I agree this is confusing to reason about. That is a GSO packet with
CHECKSUM_UNNECESSARY which has not undergone segmentation and csum
offload in software.

Kind of related, I noticed that turning off tx-checksum-ip-generic with
ethtool doesn't disable tx-udp-segmentation. That looks like a bug.

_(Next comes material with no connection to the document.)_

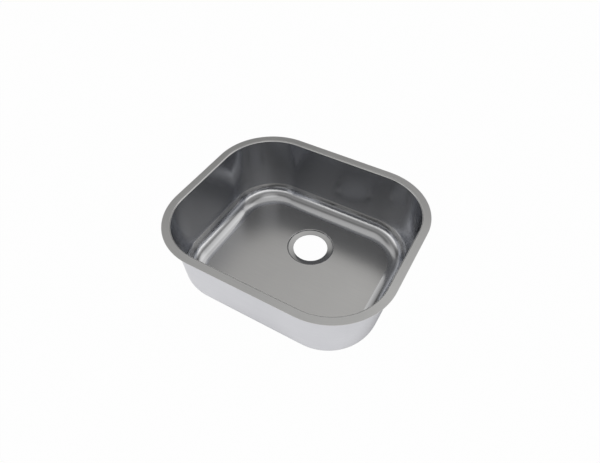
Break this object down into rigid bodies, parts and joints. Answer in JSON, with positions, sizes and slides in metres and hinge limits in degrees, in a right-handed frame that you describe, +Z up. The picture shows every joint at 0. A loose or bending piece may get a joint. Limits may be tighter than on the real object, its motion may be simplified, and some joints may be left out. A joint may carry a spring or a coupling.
{
  "type": "undermount kitchen sink",
  "caption": "Undermount kitchen sink: a drawn stainless bowl with large rounded corners, a flat flange, a rear centre drain hole and rubber sound pads under its floor.",
  "frame": {"origin": "under the middle of the flange, at the height of the sink's lowest point, the lower edge of the drain hole", "axes": "+X right along the long side, +Y to the back, where the drain is, +Z up out of the bowl"},
  "size_m": [0.548, 0.47, 0.1865],
  "materials": {
    "stainless_sheet": "satin brushed stainless sheet",
    "pad_rubber": "matt black rubber"
  },
  "bodies": {
    "root": {"sink_bowl": "stainless_sheet", "floor_pad_front": "pad_rubber", "floor_pad_left": "pad_rubber", "floor_pad_right": "pad_rubber"}
  },
  "joints": []
}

> The crux is that I don't understand why the warning fires on tunnel
> exit when no segmentation takes place there. Hopefully we can fix
> in a way that does not introduce these weird GSO packets (but if
> not, so be it).

Attaching a self contained repro which I've been using to trace and
understand the GSO code:

---8<---

sh# cat repro-full.py
#!/bin/env python
#
# `modprobe ip6_tunnel` might be needed.
#

import os
import subprocess
import shutil
from socket import *

UDP_SEGMENT = 103

cmd = [shutil.which("ip"), "-batch", "/dev/stdin"]
script = b"""
link set dev lo up

link add name sink mtu 1540 type dummy
addr add dev sink fd11::2/48 nodad
link set dev sink up

tunnel add iptnl mode ip6ip6 remote fd11::1 local fd11::2 dev sink
link set dev iptnl mtu 1500
addr add dev iptnl fd00::2/48 nodad
link set dev iptnl up
"""
proc = subprocess.Popen(cmd, stdin=subprocess.PIPE)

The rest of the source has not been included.